I should have "democratic legitimacy". Rich institutions evading taxes to do philanthropy is form of privatization the people didn't necessarily sign up for.
You can have both, just be the former royal ruling house of Bavaria. They managed to et a law in 1923 that tranferred most of their property into a public foundation, outside public control. Basically, they got to retain the majority of their properity without any strings attached. Law is still upheld and defended by Bavarian parliament. Heck, they even have the right to live in parts of all the famous Bavarian castles. Also, this foundation is owning 12,000 ha of forest. All of that in addition to the stuff they privately own.
Well, at least the results their were explicit in the law --- the representatives of the people were directly consulted about the matter at hand. The phillanthropy-privatization process elsewhere is quite subtle and I am not sure many people have followed it end to end.

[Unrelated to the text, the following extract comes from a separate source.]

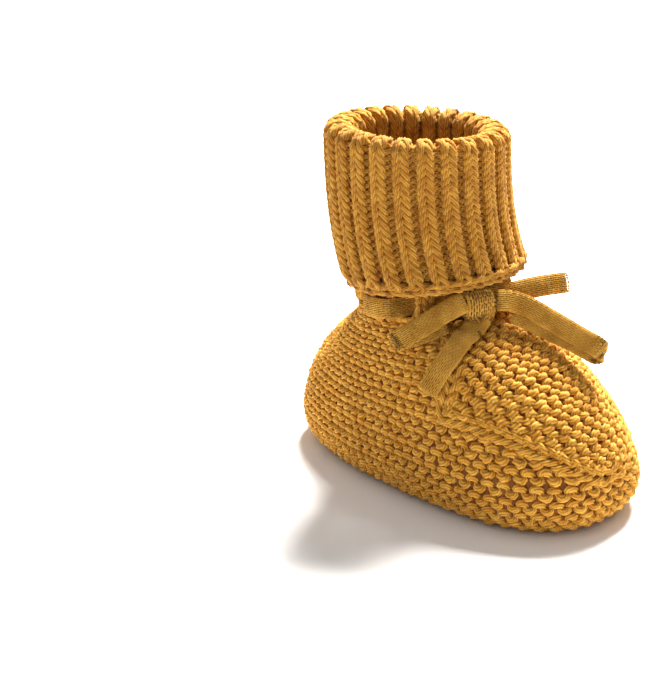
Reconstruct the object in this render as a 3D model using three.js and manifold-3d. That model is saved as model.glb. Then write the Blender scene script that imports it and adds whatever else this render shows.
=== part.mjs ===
// Knitted baby bootie with a turned-down ribbed cuff and a tie bow.
// Millimetres, +Z up, toe toward -Y, heel toward +Y, sole on Z = 0.
// "left" is the wearer's left (+X), "right" the wearer's right (-X).
// Knitted panels are plain closed shells; stitches are left to the finished look.

import * as THREE from "three";
import { mergeVertices } from "three/addons/utils/BufferGeometryUtils.js";
import Module from "manifold-3d";

// ---- driving dimensions -------------------------------------------------------------------
const gap = 0.3; // clearance between touching pieces

const soleLength = 105; // heel to toe at the widest level
const soleWidth = 56; // across the widest level
const bulgeHeight = 9; // level where the foot is longest and widest
const soleTuck = 9; // how far the wall draws in under the foot
const widestY = -3.3; // where the foot is widest, forward of the middle
const footFabric = 3.2; // thickness of the garter-stitch fabric

const ankleRadius = 19.8; // outside of the eyelet band
const ankleY = 11.5; // centre of the ankle opening
const tieHeight = 48.2; // middle of the eyelet band at the ankle centre
const tieTilt = 8; // degrees, front of the ankle higher than the back
const bandHeight = 8.2; // eyelet band, bottom to top
const bandFabric = 2.4; // eyelet band thickness

const vampSide = 72; // degrees from the toe to the vamp's side edges
const vampTipRise = 0.17; // where the vamp ends at the toe, 0 bulge level to 1 ankle
const vampSideRise = 0.5; // where the vamp's lower edge meets its side edge
const tipRounding = 8; // degrees, how blunt the vamp's tip is
const vampAtAnkle = 37; // degrees from the toe to the vamp's side edges at the ankle
const vampNarrowing = 1.25; // 1 is a straight side edge
const heelSide = 125; // degrees from the toe to the heel wall's edges
const joinHeight = 2.2; // band of picked-up stitches under the vamp

const cuffHeight = 38.4; // hem to the fold at the rim, along Z
const cuffBack = 6.4; // how far the rim stands back of the hem
const cuffBend = 3; // 1 is a straight cuff; above 1 it bends back nearer the hem
const cuffLean = 5; // degrees, sideways lean of the rim
const cuffOverBand = 3.6; // how far the turned-down layer stands out beyond the eyelet band
const cuffFabric = 2.7; // thickness of one rib layer
const hemDrop = 0.6; // hem above the top of the eyelet band
const hemForward = 1.2; // hem's centre forward of the ankle's
const castOffHeight = 2.4; // cast-off chain along the hem

const tapeWidth = 5.4; // flat tubular tie
const tapeThickness = 1.6;
const eyeletPairs = 4; // eyelets on each side of the bow
const firstEyelet = 33; // degrees from the toe direction to the first eyelet
const eyeletStep = 36.7; // degrees between eyelets
const eyeletWidth = 8; // along the band
const knotX = -6.5; // the bow sits off the middle
const knotSize = new THREE.Vector3(6.4, 6.2, 8); // across, deep, high
const knotSquareness = 0.6; // 1 is a ball, lower is squarer

// ---- materials ----------------------------------------------------------------------------
const cottonColour = 0xc8943c;
const tieColour = 0xb98f3e;
function cotton(colour = cottonColour) {
  return new THREE.MeshStandardMaterial({ color: colour, roughness: 0.85, metalness: 0 });
}

// ---- solids from grids --------------------------------------------------------------------
// A closed shell between an outer and an inner grid of points, both [row][column].
function shellGeometry(outer, inner, ringClosed) {
  const rows = outer.length;
  const columns = outer[0].length;
  const positions = [];
  const indices = [];
  for (const grid of [outer, inner]) {
    for (const row of grid) {
      for (const point of row) positions.push(point.x, point.y, point.z);
    }
  }
  const at = (layer, row, column) => layer * rows * columns + row * columns + (column % columns);
  const quad = (a, b, c, d) => indices.push(a, b, c, a, c, d);
  const spans = ringClosed ? columns : columns - 1;
  for (let i = 0; i < rows - 1; i++) {
    for (let j = 0; j < spans; j++) {
      quad(at(0, i, j), at(0, i, j + 1), at(0, i + 1, j + 1), at(0, i + 1, j));
      quad(at(1, i, j), at(1, i + 1, j), at(1, i + 1, j + 1), at(1, i, j + 1));
    }
  }
  for (let j = 0; j < spans; j++) {
    quad(at(0, 0, j), at(1, 0, j), at(1, 0, j + 1), at(0, 0, j + 1));
    quad(at(0, rows - 1, j), at(0, rows - 1, j + 1), at(1, rows - 1, j + 1), at(1, rows - 1, j));
  }
  if (!ringClosed) {
    for (let i = 0; i < rows - 1; i++) {
      quad(at(0, i, 0), at(0, i + 1, 0), at(1, i + 1, 0), at(1, i, 0));
      const last = columns - 1;
      quad(at(0, i, last), at(1, i, last), at(1, i + 1, last), at(0, i + 1, last));
    }
  }
  const geometry = new THREE.BufferGeometry();
  geometry.setAttribute("position", new THREE.Float32BufferAttribute(positions, 3));
  geometry.setIndex(indices);
  geometry.computeVertexNormals();
  return geometry;
}

function piece(name, geometry, colour) {
  const mesh = new THREE.Mesh(geometry, cotton(colour));
  mesh.name = name;
  return mesh;
}

const radians = THREE.MathUtils.degToRad;
const mix = THREE.MathUtils.lerp;
const tiltSlope = Math.tan(radians(tieTilt));
const range = (count, from, to) =>
  Array.from({ length: count }, (_, k) => mix(from, to, k / (count - 1)));

// ---- foot surface -------------------------------------------------------------------------
// rise: -1 at the ground, 0 at the bulge level, 1 at the lower edge of the eyelet band.
// turn: degrees from the toe direction, positive toward the wearer's left.
const sideCurve = 1.45;
const heelCurve = 2.2;
const toeCurve = 2;
const toeSharpness = 0.89;
const tuckCurve = 2.2;
const widestSquareness = 2.5; // 2 is an ellipse
const footTop = tieHeight - bandHeight / 2 - gap;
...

Well, in 1923 t was more a deal between the king deposed by the 1918 post-WW1 revolution and conservative politicians. Since then, well, it is something we Bavarians don't talk about much. It basically is a state-funded, oversight free way to pay stipends to the former Bavarian ruling house. For longer now than the Bavarian kingdom ever existed.
The Wittelsbacher family got of easier so, than the Habsburg rulers (they lost everything, Austria even went so far to abolish every single noble title) and the Hohenzollern of Prussia. I guess it helps not being in the main crosshairs of the Entente back then.